Each of Krieger's drawings depicts what looks to be an invention, albeit a low-tech, childlike one. Yet whatever Krieger might have been thinking when he drew these doesn't translate. How would we use his weather observation platform? Why would we want to? Like so much of "On the Line," Krieger's works proffer solutions for problems we barely understand.
McLean Project for the Arts
A mixed creative bag is on view at McLean Project for the Arts, where four artists contribute to the final show of outgoing director of exhibitions Deborah McLeod, who recently moved to Chestertown, Md.
Me, I'm inclined to set out food and water for Sue Papa's sculptures. She's created a brood of organic bodies out of ceramic that I could almost swear were breathing. Though not exactly animals -- they remind me more of plants, albeit ones out of Dr. Seuss stories -- they certainly feel alive. Maybe they're doodads or whatchamajiggers. Some might have popped off a Miro canvas. Whatever they are, Papa's remarkable ability to imbue inert clay with life is reason enough to see this show. When you go, you'll meet an enigmatic group: Some are free-standing on tripod legs, others hang on the wall, and one leans against it like an old man. Each is finished with unusual glazes that make for peculiar surfaces and textures.

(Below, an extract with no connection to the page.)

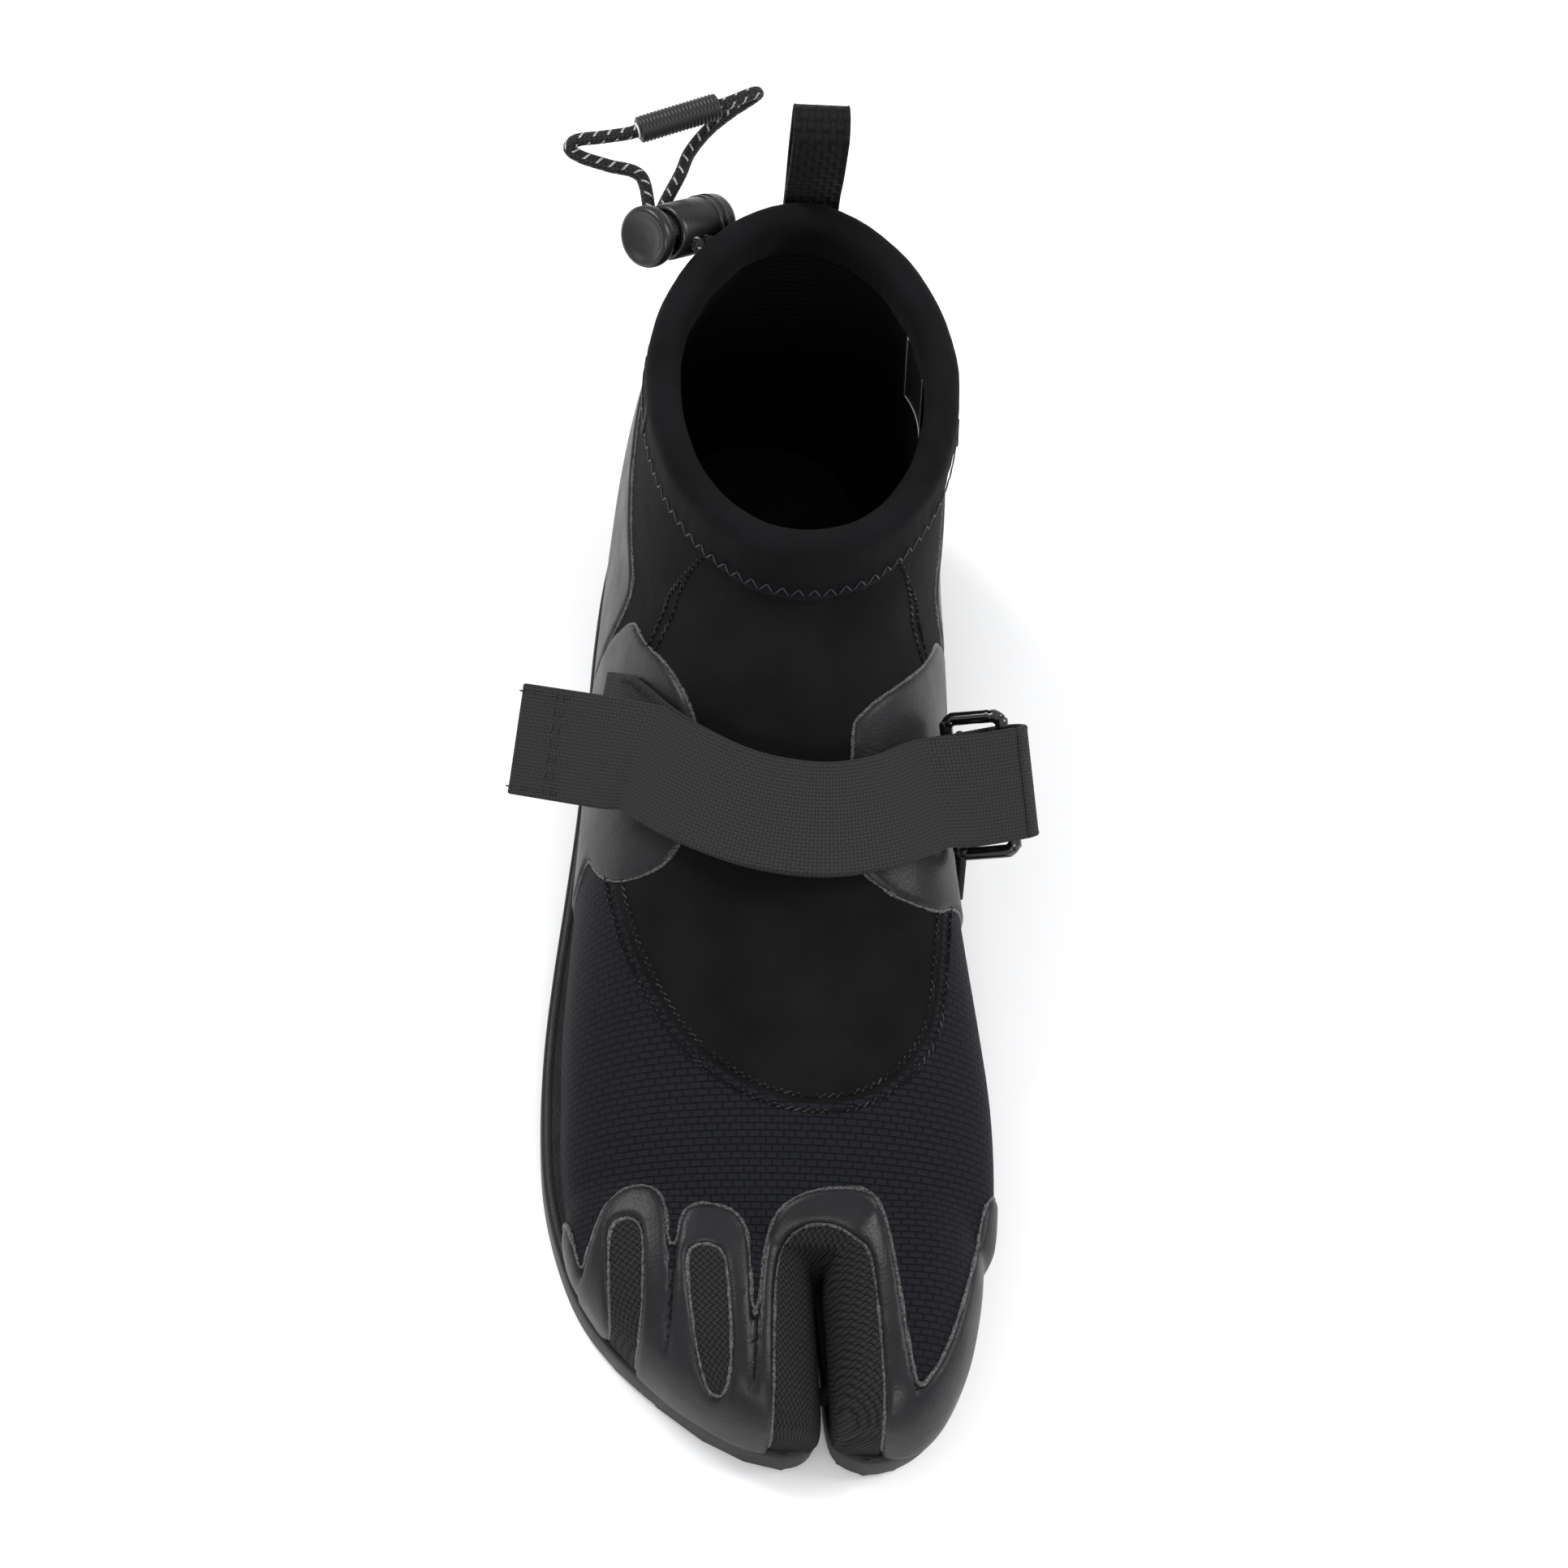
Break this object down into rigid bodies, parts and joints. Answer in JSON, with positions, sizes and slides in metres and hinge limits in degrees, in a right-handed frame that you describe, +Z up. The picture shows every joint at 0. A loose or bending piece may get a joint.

Adjacent to Papa's works hang the botanical prints and paintings of Tanja Softic. These are decorative pieces, often using stylized floral motifs of the kind Victorians enjoyed. Many have inset imagery of lungs or pelvic bones, so at times it seems as if a botanist and anatomist switched sketchbooks. Several of Softic's pictures include silhouettes of fighter jets and warheads in addition to the botanical imagery, though the intention of such juxtapositions remains unclear.
Artist-partners Sharon Fishel and Jeffrey Smith derive their artworks from the same source, but their end products couldn't be much different. In the darkroom, the artists expose leaves and flowers against photo paper, making sharply silhouetted images called photograms, which become the basis of their works. Fishel turns the silhouettes into paintings, manipulating her oils so that it looks as if tissue paper had been adhered to the canvas. The works are pretty but forgettable. Smith, on the other hand, makes large-scale, black-and-white, oil and wax works on paper that resemble giant Rorschach tests. In his inkblot-like works, silhouettes of flowers and fish and deer emerge. Keep looking and you'll keep finding.
On the Line at the District of Columbia Arts Center, 2438 18th St. NW, Wednesday-Sunday 2-7 p.m., 202-462-7833, to May 30.
Sharon Fishel/Jeffrey Smith: Two Natures, Sue Papa: Protology and Tanja Softic: Several Inquiries Into Origins at McLean Project for the Arts, 1234 Ingleside Dr., McLean, Tuesday-Friday 10 a.m.-4 p.m., Saturday 1-5 p.m., 703-790-1953, to June 5.